The announcement has been kind of lost among the few other calamities that
are plaguing the United States right now, but on Aug. 29 President George W.
Bush issued a proclamation stating that September is officially National
Alcohol and Drug Addiction Recovery Month. This year's theme is "Join the
Voices for Recovery: Healing Lives, Families and Communities."
Being a former alcoholic, George Bush has personal knowledge of the
difficulties surrounding dependence on alcohol.

Although charges have been made, his drug history is as mysterious as
his absence from his National Guard responsibilities, but that is
neither here nor there.

The U.S. has been conducting a "war" on illegal drugs for several
years now, but although billions of dollars have been spent on the
battles, the results have been much less than positive. Like Iraq,
this is a war that might never have an end unless we may some day
announce to the world that we have won it and just not talk about it
any more.

As with alcohol, drugs bring problems that can cause individuals and
families endless grief.

Since government statistics indicate that 40.4 percent of Americans
aged 12 or older have used marijuana or hashish in their lifetimes and
about 2.6 million new users are counted each year, the problems affect
everybody in some way or other.

The cases that have caught the attention of this community the most
in the past year have concerned those families in the Great Barrington
area whose children have been arrested for selling marijuana in a
school zone. Great Barrington is an interesting town with a mixture of
affluence and juvenile wildness that has caused perplexing problems
for its residents and its merchants. Troubles keep erupting within its
police force and the methods used for so-called law and order.
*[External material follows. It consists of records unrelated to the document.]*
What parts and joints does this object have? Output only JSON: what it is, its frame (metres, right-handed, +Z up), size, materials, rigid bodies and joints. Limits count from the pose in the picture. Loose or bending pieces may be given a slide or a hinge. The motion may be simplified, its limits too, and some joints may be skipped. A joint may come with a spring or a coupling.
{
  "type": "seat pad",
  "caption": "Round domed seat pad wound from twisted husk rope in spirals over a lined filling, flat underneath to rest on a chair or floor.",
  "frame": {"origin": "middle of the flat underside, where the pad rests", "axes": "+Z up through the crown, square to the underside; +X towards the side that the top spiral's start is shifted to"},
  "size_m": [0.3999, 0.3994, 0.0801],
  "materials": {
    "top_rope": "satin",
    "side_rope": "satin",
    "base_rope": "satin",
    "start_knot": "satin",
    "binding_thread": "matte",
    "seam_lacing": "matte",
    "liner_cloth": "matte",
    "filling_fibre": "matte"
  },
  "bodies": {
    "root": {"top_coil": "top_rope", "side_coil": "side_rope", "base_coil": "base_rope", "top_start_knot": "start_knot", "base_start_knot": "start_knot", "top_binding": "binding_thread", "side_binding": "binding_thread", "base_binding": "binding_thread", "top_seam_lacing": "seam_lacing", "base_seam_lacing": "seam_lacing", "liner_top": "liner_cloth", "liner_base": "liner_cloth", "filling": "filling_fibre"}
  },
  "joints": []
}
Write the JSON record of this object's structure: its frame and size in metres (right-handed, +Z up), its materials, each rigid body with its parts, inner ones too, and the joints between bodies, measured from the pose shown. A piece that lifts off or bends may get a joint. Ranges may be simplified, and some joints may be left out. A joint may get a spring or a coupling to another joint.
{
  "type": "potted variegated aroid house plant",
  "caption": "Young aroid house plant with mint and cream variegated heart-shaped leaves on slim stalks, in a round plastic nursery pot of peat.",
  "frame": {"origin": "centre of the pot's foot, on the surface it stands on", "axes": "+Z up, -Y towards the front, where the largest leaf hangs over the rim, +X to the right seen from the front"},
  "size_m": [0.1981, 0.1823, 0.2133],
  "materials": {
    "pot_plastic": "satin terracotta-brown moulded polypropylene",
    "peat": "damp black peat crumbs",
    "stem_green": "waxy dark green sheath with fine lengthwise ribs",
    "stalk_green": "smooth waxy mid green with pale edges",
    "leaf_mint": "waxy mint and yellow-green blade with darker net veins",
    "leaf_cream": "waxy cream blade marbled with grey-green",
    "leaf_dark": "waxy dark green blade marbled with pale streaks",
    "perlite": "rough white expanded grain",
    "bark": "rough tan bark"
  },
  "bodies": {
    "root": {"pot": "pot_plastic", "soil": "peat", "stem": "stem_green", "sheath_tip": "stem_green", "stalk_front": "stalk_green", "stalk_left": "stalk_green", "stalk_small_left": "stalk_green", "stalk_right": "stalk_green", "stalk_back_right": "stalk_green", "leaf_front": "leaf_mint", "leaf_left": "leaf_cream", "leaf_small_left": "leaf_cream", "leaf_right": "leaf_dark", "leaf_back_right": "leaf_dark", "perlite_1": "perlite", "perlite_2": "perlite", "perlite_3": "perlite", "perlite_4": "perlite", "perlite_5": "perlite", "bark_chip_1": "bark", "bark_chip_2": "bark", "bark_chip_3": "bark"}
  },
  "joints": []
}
Those who have been reading the stories in the past year about
various malfeasances that have taken place in Great Barrington must
have wondered about what might have been added to their water supply.
Obviously someone in authority in Great Barrington was worried enough
about the drug problem among juveniles that the county drug
enforcement task force was asked to try to sort it out. An undercover
officer was put in place and he was able to buy marijuana from
several teenagers in a school zone area. Charges were brought by
District Attorney David Capeless and a hoorah ensued when he announced
that he was going to enforce the law that was on the books, which
meant a two-year mandatory sentence for those found guilty. Parents of
the arrested teenagers and sympathizers started a campaign to get the
district attorney to forgo the mandatory law and allow lighter
sentences including probation and community service.
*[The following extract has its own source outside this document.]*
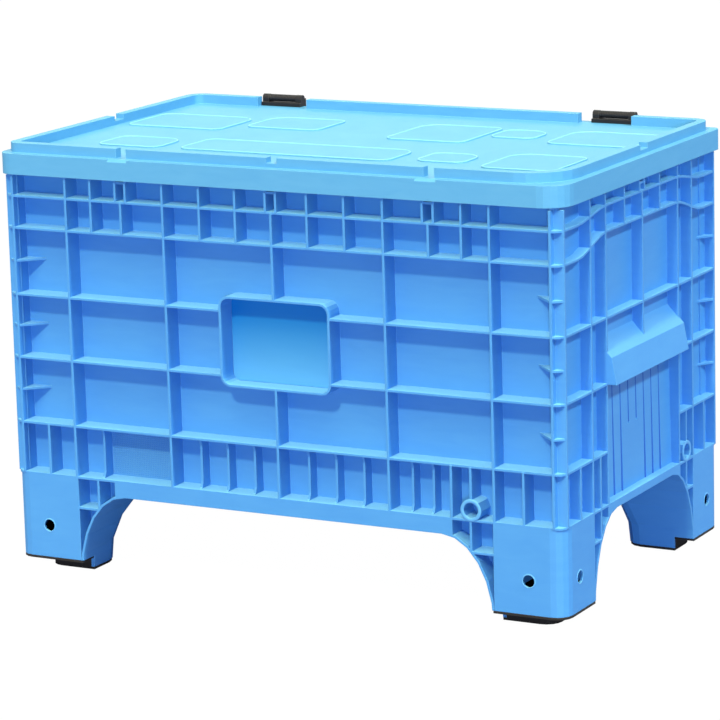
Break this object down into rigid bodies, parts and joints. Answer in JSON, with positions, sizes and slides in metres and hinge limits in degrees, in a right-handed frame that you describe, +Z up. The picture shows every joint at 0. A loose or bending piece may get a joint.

The theme of their diatribe was that the sentence was too harsh for
first offenders and it would cast an irremovable stain on their
lives. Since most of those arrested come from middle class, white
families and have no criminal records, the sympathy engendered has had
some impact among parents thinking to themselves, "there but for the
grace of God," about their own children. But there are also those who
say the law is the law, who feel if it were a minority group they
wouldn't have a shot in hell of getting off and if you do the crime,
you do the time. Their argument is that if you don't want the law
applied, get the Legislature to change the law. This has been going on
long enough for me to have pondered many times on the problems of
those involved teenagers, parents and law enforcement officials.
The closest I have come to this situation was when I was caught
amateurishly trying to cheat in a physics exam in high school.

Even after all these years I vividly remember the sick feeling in the
pit of my stomach when the teacher, "Boomer" Lynch, asked out loud
"Bass, what have you got written on the palm of your hand?" The zero
I received is less than nothing compared to the thought of going to
jail for two years, but that one incident cured me of cheating right
up to now. So it isn't so much what lessons the accused teenagers can
learn from their naive dip into a criminal venture as what will the
public take away from it. The letters to the editor in this paper have
been filled mostly with arguments by prominent, educated people who
are upset by the thought of these young people going to jail for what
they regard as a simple, immature mistake in judgment. I was most
sympathetic to their points of view for a while but then I got to
thinking about what has been happening in this country for the past
five years and how many public officials have been getting away with
crimes because they have the political power to do so. President
George Bush keeps changing the rules on things that don't go right for
him or his people and there seems to be nothing we can do about it.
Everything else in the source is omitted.